## INSTRUCTION:
Determine which lines of the records include the word "shown", and copy them.
** START OF DATA TO PROCESS **
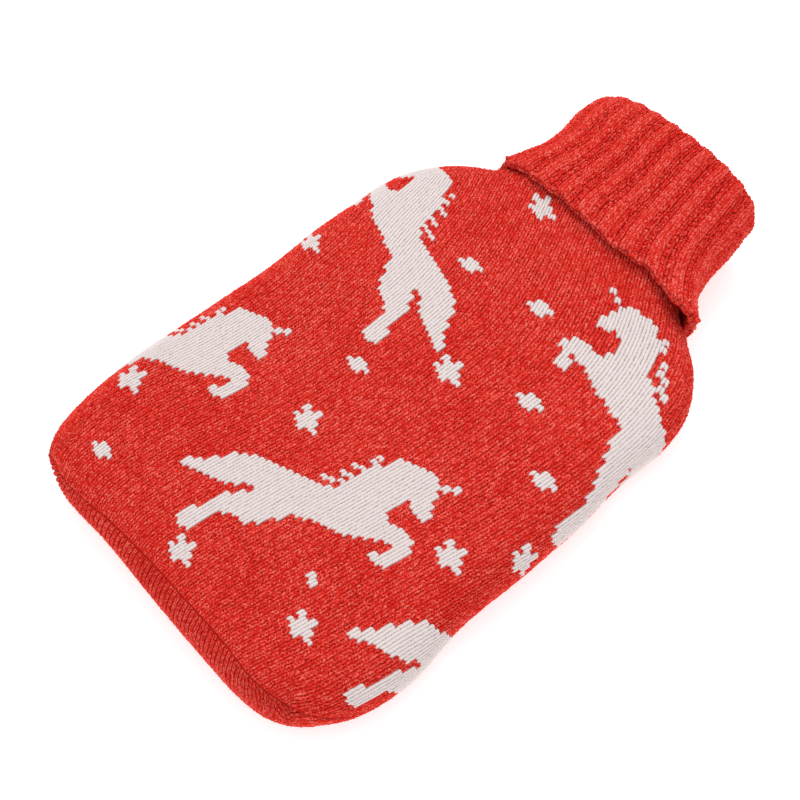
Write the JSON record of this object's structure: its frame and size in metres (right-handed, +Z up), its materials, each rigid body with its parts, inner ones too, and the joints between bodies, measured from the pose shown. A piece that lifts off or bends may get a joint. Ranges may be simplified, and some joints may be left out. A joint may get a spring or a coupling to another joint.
{
  "type": "hot water bottle cover",
  "caption": "Soft knitted sleeve for a rubber hot water bottle, with a ribbed roll-neck collar turned down round the bottle's neck, lying filled on its back.",
  "frame": {"origin": "middle of the cover's bounding box, on the surface that it lies on", "axes": "+Y along the cover from the closed base to the collar, +X across it, +Z up out of the patterned front"},
  "size_m": [0.2044, 0.3466, 0.0557],
  "materials": {
    "patterned_knit": "soft fuzzy yarn, two-colour stocking stitch",
    "plain_knit": "soft fuzzy yarn, plain stocking stitch",
    "ribbed_knit": "soft fuzzy yarn, two-by-two rib"
  },
  "bodies": {
    "root": {"front_panel": "patterned_knit", "back_panel": "plain_knit", "collar": "ribbed_knit"}
  },
  "joints": []
}
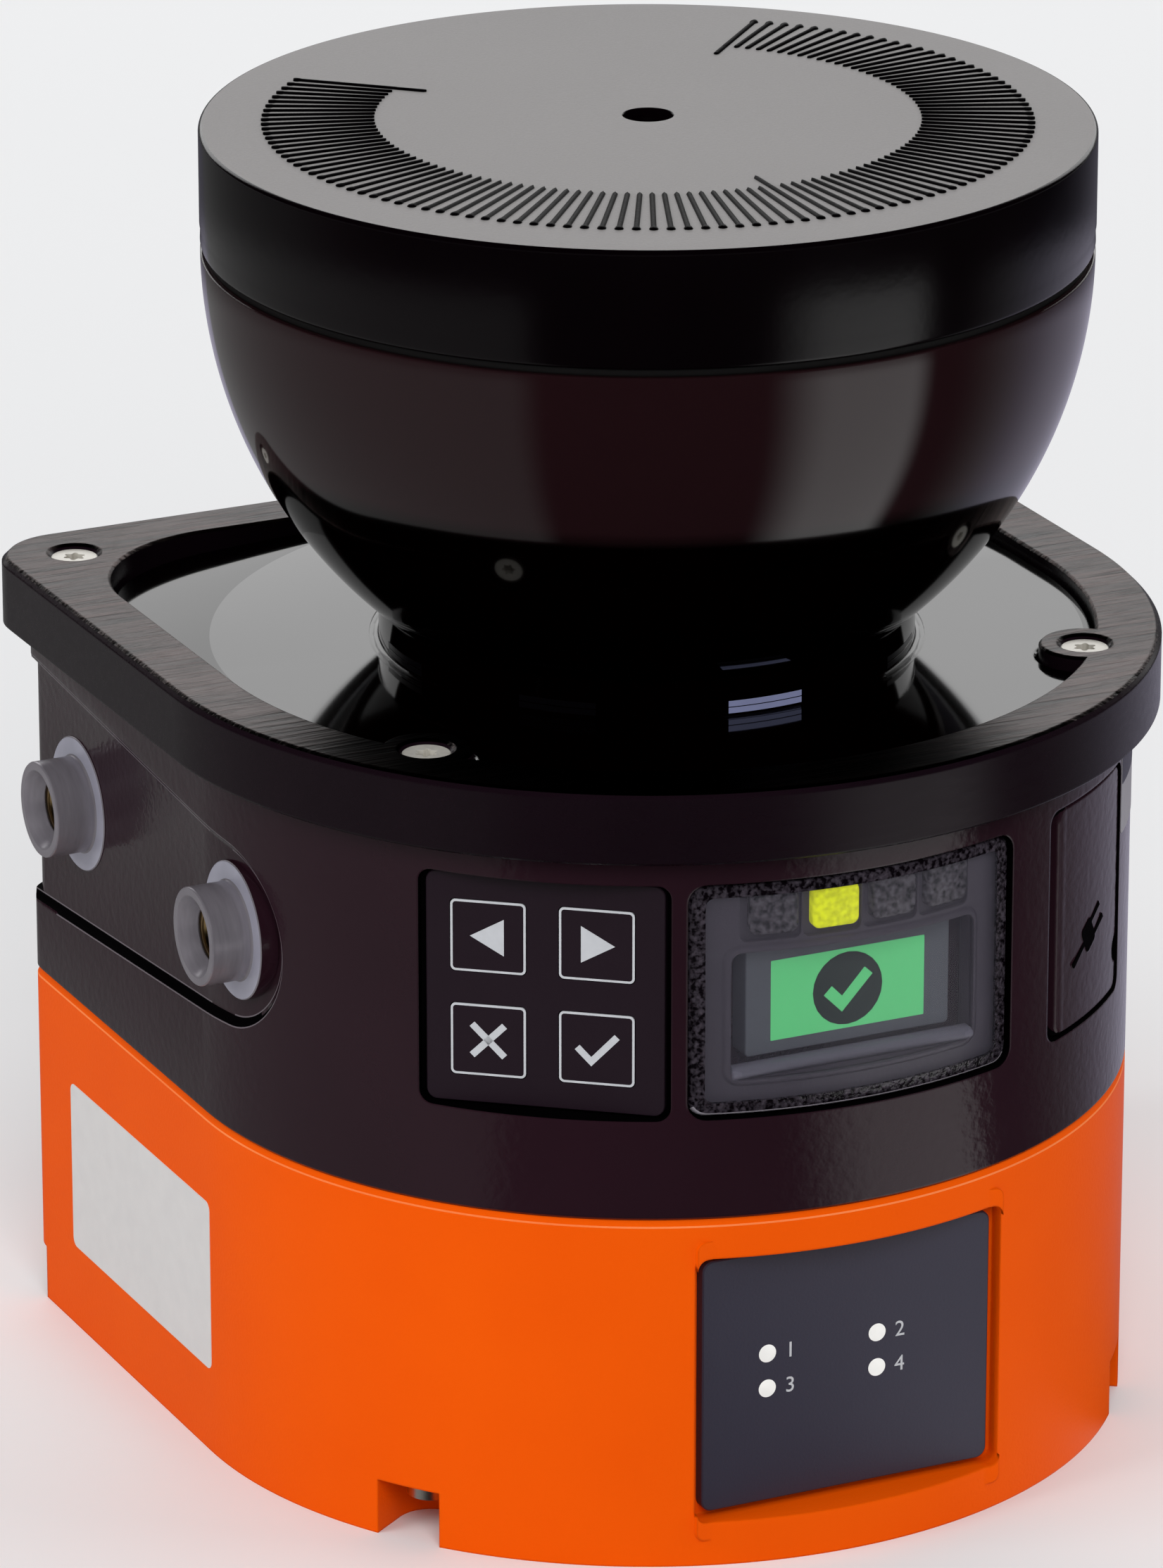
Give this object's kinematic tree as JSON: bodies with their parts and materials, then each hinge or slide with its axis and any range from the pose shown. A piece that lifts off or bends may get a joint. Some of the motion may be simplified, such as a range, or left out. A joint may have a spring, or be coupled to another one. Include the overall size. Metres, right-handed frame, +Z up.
{
  "type": "safety laser scanner",
  "caption": "Compact safety laser scanner: round scan head on a dark bowl-shaped optics cover, D-shaped housing with display, keypad and service cover, and an orange connection base",
  "frame": {"origin": "middle of the scan head's axis on the base's underside", "axes": "+Z up along the axis of the scan head; the front with the display and keypad faces -Y; +X is on the right of a viewer who faces the front"},
  "size_m": [0.114, 0.111, 0.1458],
  "materials": {
    "orange_plastic": "fine-grained orange housing plastic",
    "black_plastic": "glossy black plastic with a fine texture",
    "dark_plastic": "matt dark plastic",
    "plate_metal": "satin brushed dark metal",
    "optics_plastic": "glossy, nearly black infrared-clear plastic",
    "cap_plastic": "glossy black plastic with a finely grained grey top face",
    "clear_plastic": "clear moulded plastic",
    "panel_plastic": "dark printed panel",
    "key_plastic": "dark key with light outline and symbol",
    "screen_green": "green lit screen in a light frame",
    "lens_plastic": "grained dark signal lenses, one lit yellow",
    "light_plastic": "milky light guide",
    "screw_steel": "bright zinc-plated steel",
    "bush_metal": "turned light metal",
    "insert_brass": "turned brass",
    "seal_rubber": "black rubber",
    "board_green": "green circuit board",
    "connector_metal": "nickel-plated metal",
    "inner_metal": "bare aluminium",
    "copper": "enamelled copper",
    "lens_glass": "coated optical glass",
    "mirror_glass": "mirror coating"
  },
  "bodies": {
    "housing": {"base_housing": "orange_plastic", "bottom_plate": "dark_plastic", "bottom_screws": "screw_steel", "base_screws": "screw_steel", "base_seal": "seal_rubber", "indicator_panel": "panel_plastic", "indicator_lights": "light_plastic", "indicator_board": "board_green", "network_board": "board_green", "network_board_screws": "screw_steel", "link_plug": "dark_plastic", "link_socket": "dark_plastic", "power_connector": "connector_metal", "power_contacts": "dark_plastic", "network_connector": "connector_metal", "network_contacts": "dark_plastic", "main_housing": "black_plastic", "side_bushes": "bush_metal", "threaded_inserts": "insert_brass", "display_cover": "clear_plastic", "display_bezel": "dark_plastic", "display_screen": "screen_green", "status_lenses": "lens_plastic", "keypad_panel": "panel_plastic", "keypad_board": "board_green", "hinge_pin": "screw_steel", "service_socket": "connector_metal", "control_board": "board_green", "board_spacers": "insert_brass", "chassis_plate": "inner_metal", "chassis_screws": "screw_steel", "lens_barrel": "dark_plastic", "receiver_lens": "lens_glass", "laser_module": "insert_brass", "receiver_board": "board_green", "status_light_board": "board_green", "clamp_plate": "plate_metal", "clamp_screws": "screw_steel", "optics_cover": "optics_plastic", "optics_seal": "seal_rubber", "neck_lights": "light_plastic", "head_cap": "cap_plastic", "cap_seal": "seal_rubber", "motor_bracket": "inner_metal", "motor_can": "inner_metal", "motor_windings": "copper", "lower_bearing": "screw_steel", "upper_bearing": "screw_steel", "encoder_reader": "dark_plastic"},
    "mirror_rotor": {"motor_shaft": "screw_steel", "rotor_magnet": "dark_plastic", "encoder_disc": "inner_metal", "mirror_carrier": "dark_plastic", "scan_mirror": "mirror_glass"},
    "key_left": {"key_left": "key_plastic"},
    "key_right": {"key_right": "key_plastic"},
    "key_cancel": {"key_cancel": "key_plastic"},
    "key_confirm": {"key_confirm": "key_plastic"},
    "service_door": {"service_cover": "black_plastic"}
  },
  "joints": [
    {"name": "mirror_spin", "type": "hinge", "parent": "housing", "child": "mirror_rotor", "pos_m": [0, 0, 0.111], "axis": [0, 0, 1], "continuous": true},
    {"name": "key_left_press", "type": "slide", "parent": "housing", "child": "key_left", "axis": [0.6129, 0.7901, 0], "range_m": [0, 0.0004], "stiffness_N_per_m": 2000, "springref_m": -0.0002},
    {"name": "key_right_press", "type": "slide", "parent": "housing", "child": "key_right", "axis": [0.6129, 0.7901, 0], "range_m": [0, 0.0004], "stiffness_N_per_m": 2000, "springref_m": -0.0002},
    {"name": "key_cancel_press", "type": "slide", "parent": "housing", "child": "key_cancel", "axis": [0.6129, 0.7901, 0], "range_m": [0, 0.0004], "stiffness_N_per_m": 2000, "springref_m": -0.0002},
    {"name": "key_confirm_press", "type": "slide", "parent": "housing", "child": "key_confirm", "axis": [0.6129, 0.7901, 0], "range_m": [0, 0.0004], "stiffness_N_per_m": 2000, "springref_m": -0.0002},
    {"name": "service_cover_hinge", "type": "hinge", "parent": "housing", "child": "service_door", "pos_m": [0.02689, -0.04386, 0.0645], "axis": [0, 0, -1], "range_deg": [0, 100]}
  ]
}
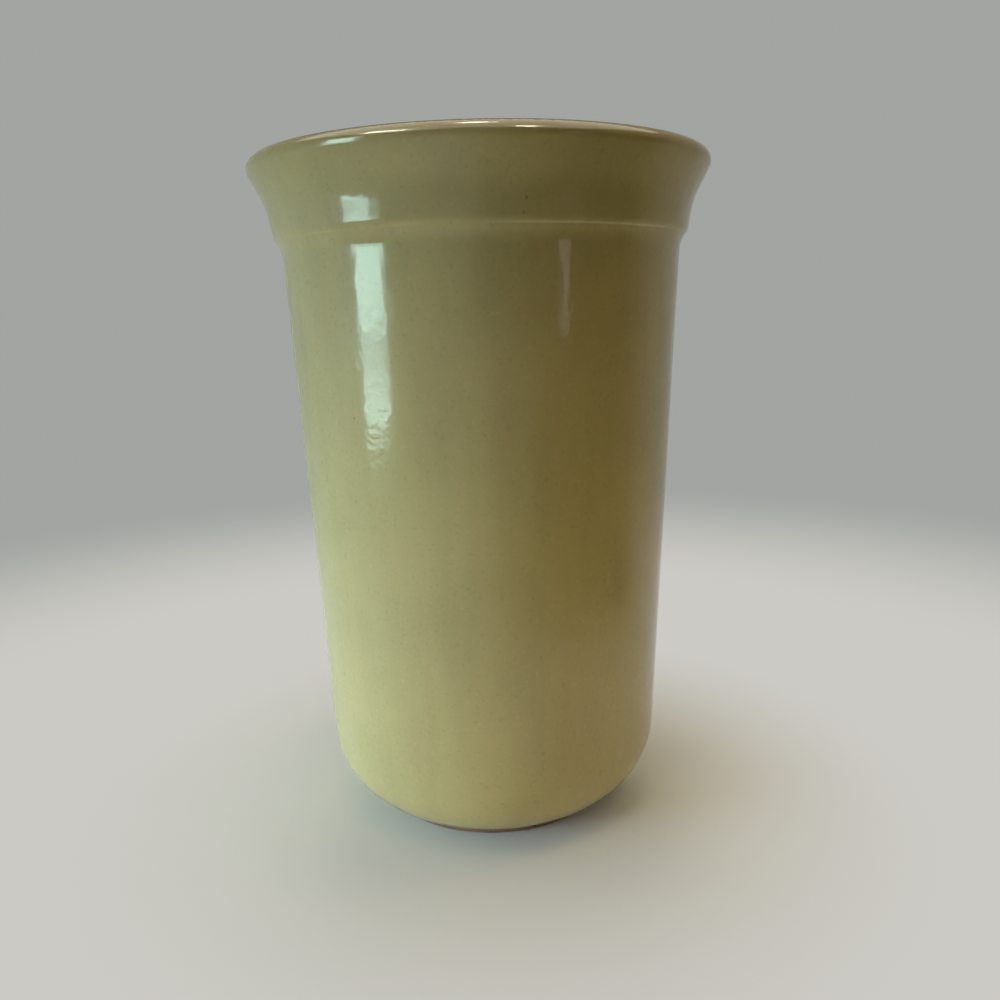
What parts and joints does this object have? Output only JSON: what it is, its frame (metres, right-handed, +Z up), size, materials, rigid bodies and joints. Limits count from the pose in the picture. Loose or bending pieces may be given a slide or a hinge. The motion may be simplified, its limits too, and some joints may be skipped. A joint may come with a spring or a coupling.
{
  "type": "utensil crock",
  "caption": "Tall round stoneware crock for kitchen tools, tapering to a rounded base, with a ridged collar, flared rounded lip and pale butter-yellow gloss glaze.",
  "frame": {"origin": "middle of the foot ring, in the plane of the table that it stands on", "axes": "+Z up along the axis that the crock is turned about, from the foot to the mouth; X and Y are alike, because every section is round"},
  "size_m": [0.1296, 0.1296, 0.19],
  "materials": {
    "fired_clay": "unglazed stoneware, matt, fine grit",
    "butter_glaze": "clear gloss over pale butter yellow, fine specks",
    "brown_break_glaze": "gloss, worn thin so that the clay's brown shows",
    "liner_glaze": "gloss",
    "underside_glaze": "gloss, thin"
  },
  "bodies": {
    "root": {"stoneware_body": "fired_clay", "outer_glaze": "butter_glaze", "crest_glaze": "brown_break_glaze", "liner_glaze": "liner_glaze", "underside_glaze": "underside_glaze"}
  },
  "joints": []
}
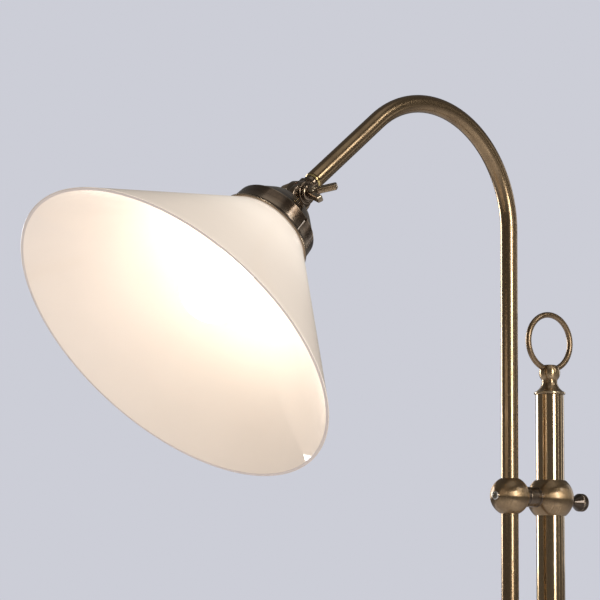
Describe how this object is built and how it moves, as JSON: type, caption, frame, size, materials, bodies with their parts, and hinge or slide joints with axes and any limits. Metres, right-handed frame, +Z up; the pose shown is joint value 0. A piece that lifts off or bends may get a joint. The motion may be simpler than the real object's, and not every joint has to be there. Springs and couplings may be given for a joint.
{
  "type": "pharmacy floor lamp",
  "caption": "Floor lamp with a weighted round base, a pole, a sliding and swivelling crooked arm on double-ball clamps, and a tilting opal glass cone shade in a brass gallery.",
  "frame": {"origin": "on the floor under the pole's axis, at the underside of the felt pad", "axes": "+Z up along the pole; the arm and shade reach towards -X at rest, and the crook lies in the XZ plane"},
  "size_m": [0.5463, 0.25, 1.4248],
  "materials": {
    "antique_brass": "antique brass, brushed along the tubes and lacquered",
    "dark_brass": "dark bronzed brass, brushed",
    "bright_brass": "bright brass",
    "steel": "zinc plated",
    "cast_iron": "as cast",
    "felt": "wool felt",
    "nylon": "natural nylon",
    "black_plastic": "moulded phenolic",
    "fibre": "vulcanised fibre",
    "porcelain": "glazed",
    "opal_glass": "polished opal glass, white through its thickness",
    "bulb_cap": "pressed",
    "bulb_glass": "frosted inside, lit"
  },
  "bodies": {
    "stand": {"base_pad": "felt", "base_weight": "cast_iron", "base_cover": "antique_brass", "base_washer": "steel", "base_bolt": "steel", "base_collar": "antique_brass", "pole_plug": "steel", "pole": "antique_brass", "finial": "antique_brass", "finial_ring": "antique_brass"},
    "slider": {"upper_liner": "nylon", "lower_liner": "nylon"},
    "arm": {"upper_pole_ball": "antique_brass", "upper_arm_ball": "antique_brass", "upper_neck": "antique_brass", "upper_grub_screw": "steel", "lower_pole_ball": "antique_brass", "lower_arm_ball": "antique_brass", "lower_neck": "antique_brass", "lower_grub_screw": "steel", "arm_tube": "antique_brass", "cord_bush": "black_plastic", "tube_ferrule": "bright_brass", "arm_knuckle": "dark_brass", "knuckle_washer": "fibre", "knuckle_nut": "antique_brass"},
    "upper_screw": {"upper_thumbscrew": "dark_brass"},
    "lower_screw": {"lower_thumbscrew": "dark_brass"},
    "tilt_screw": {"wing_screw": "antique_brass"},
    "shade": {"shade_knuckle": "dark_brass", "gallery": "dark_brass", "glass_shade": "opal_glass", "gallery_nut": "steel", "nipple": "steel", "holder_cap": "bright_brass", "holder_insert": "porcelain", "holder_contact": "bright_brass", "holder_thread": "bright_brass", "holder_body": "black_plastic", "bulb_cap": "bulb_cap", "bulb_glass": "bulb_glass"}
  },
  "joints": [
    {"name": "arm_slide", "type": "slide", "parent": "stand", "child": "slider", "axis": [0, 0, 1], "range_m": [-0.5, 0.05]},
    {"name": "arm_swivel", "type": "hinge", "parent": "slider", "child": "arm", "pos_m": [0, 0, 1.155], "axis": [0, 0, 1], "continuous": true},
    {"name": "shade_tilt", "type": "hinge", "parent": "arm", "child": "shade", "pos_m": [-0.23879, 0, 1.34212], "axis": [-0.0994, 0.9882, 0.1163], "range_deg": [-65, 60]},
    {"name": "upper_screw_turn", "type": "hinge", "parent": "arm", "child": "upper_screw", "pos_m": [0.017, 0, 1.1528], "axis": [1, 0, 0], "range_deg": [0, 360]},
    {"name": "lower_screw_turn", "type": "hinge", "parent": "arm", "child": "lower_screw", "pos_m": [0.017, 0, 0.6598], "axis": [1, 0, 0], "range_deg": [0, 360]},
    {"name": "tilt_screw_turn", "type": "hinge", "parent": "arm", "child": "tilt_screw", "pos_m": [-0.23879, 0, 1.34212], "axis": [0.0994, -0.9882, -0.1163], "range_deg": [0, 360]}
  ]
}
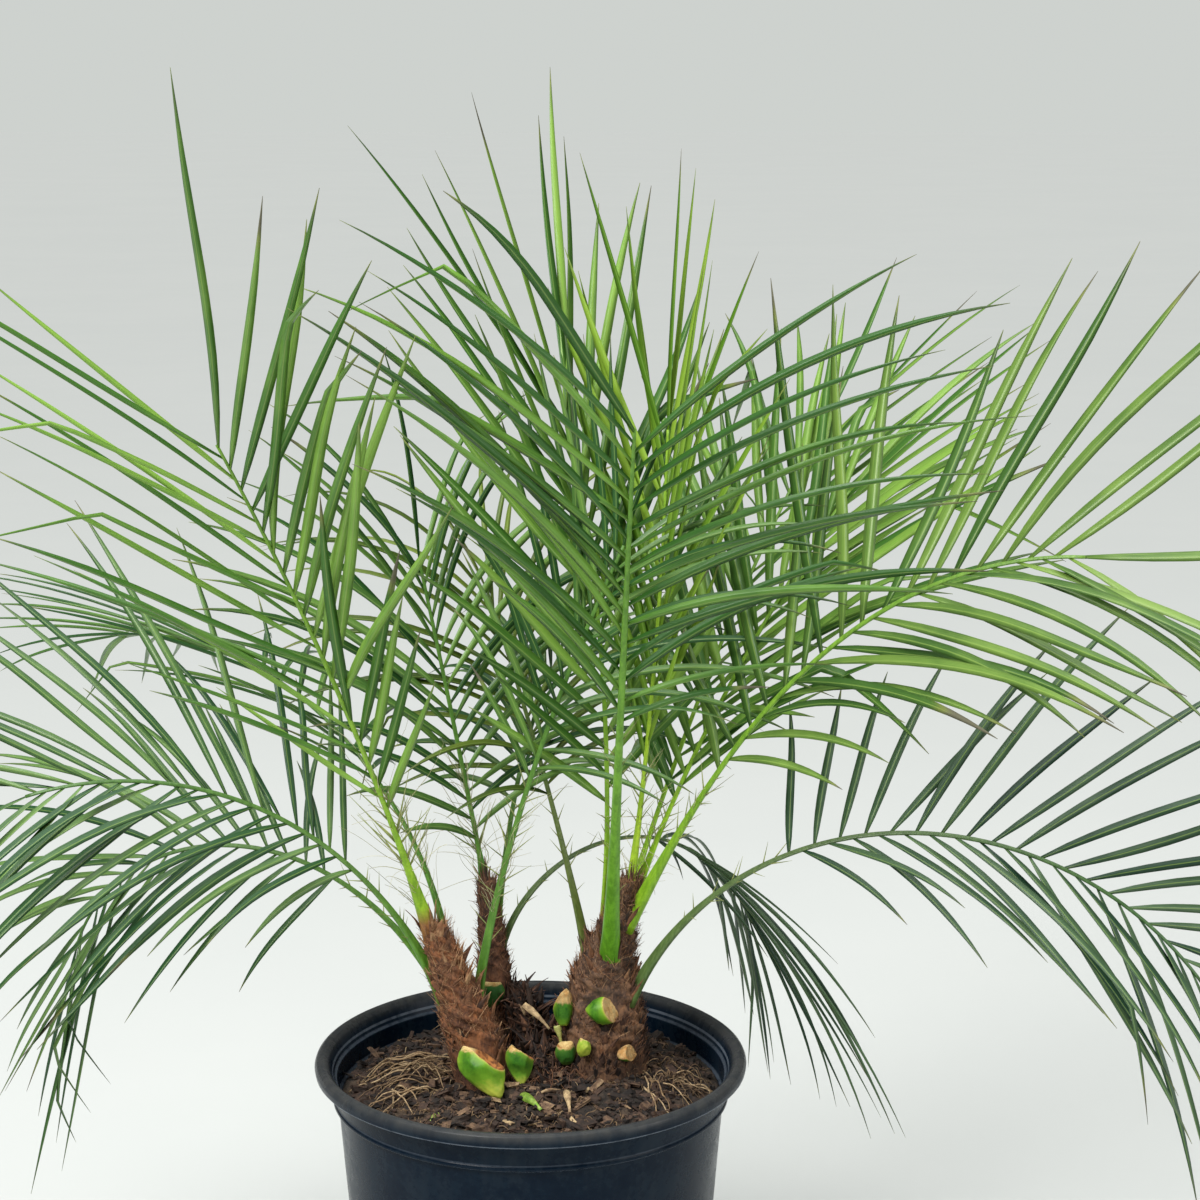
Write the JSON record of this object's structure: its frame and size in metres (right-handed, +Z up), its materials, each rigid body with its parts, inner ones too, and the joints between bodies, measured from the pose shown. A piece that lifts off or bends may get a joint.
** END OF DATA TO PROCESS **
## ANSWER:
Write the JSON record of this object's structure: its frame and size in metres (right-handed, +Z up), its materials, each rigid body with its parts, inner ones too, and the joints between bodies, measured from the pose shown. A piece that lifts off or bends may get a joint. Ranges may be simplified, and some joints may be left out. A joint may get a spring or a coupling to another joint.
Give this object's kinematic tree as JSON: bodies with their parts and materials, then each hinge or slide with its axis and any range from the pose shown. A piece that lifts off or bends may get a joint. Some of the motion may be simplified, such as a range, or left out. A joint may have a spring, or be coupled to another one. Include the overall size. Metres, right-handed frame, +Z up.
Describe how this object is built and how it moves, as JSON: type, caption, frame, size, materials, bodies with their parts, and hinge or slide joints with axes and any limits. Metres, right-handed frame, +Z up; the pose shown is joint value 0. A piece that lifts off or bends may get a joint. The motion may be simpler than the real object's, and not every joint has to be there. Springs and couplings may be given for a joint.
Write the JSON record of this object's structure: its frame and size in metres (right-handed, +Z up), its materials, each rigid body with its parts, inner ones too, and the joints between bodies, measured from the pose shown. A piece that lifts off or bends may get a joint.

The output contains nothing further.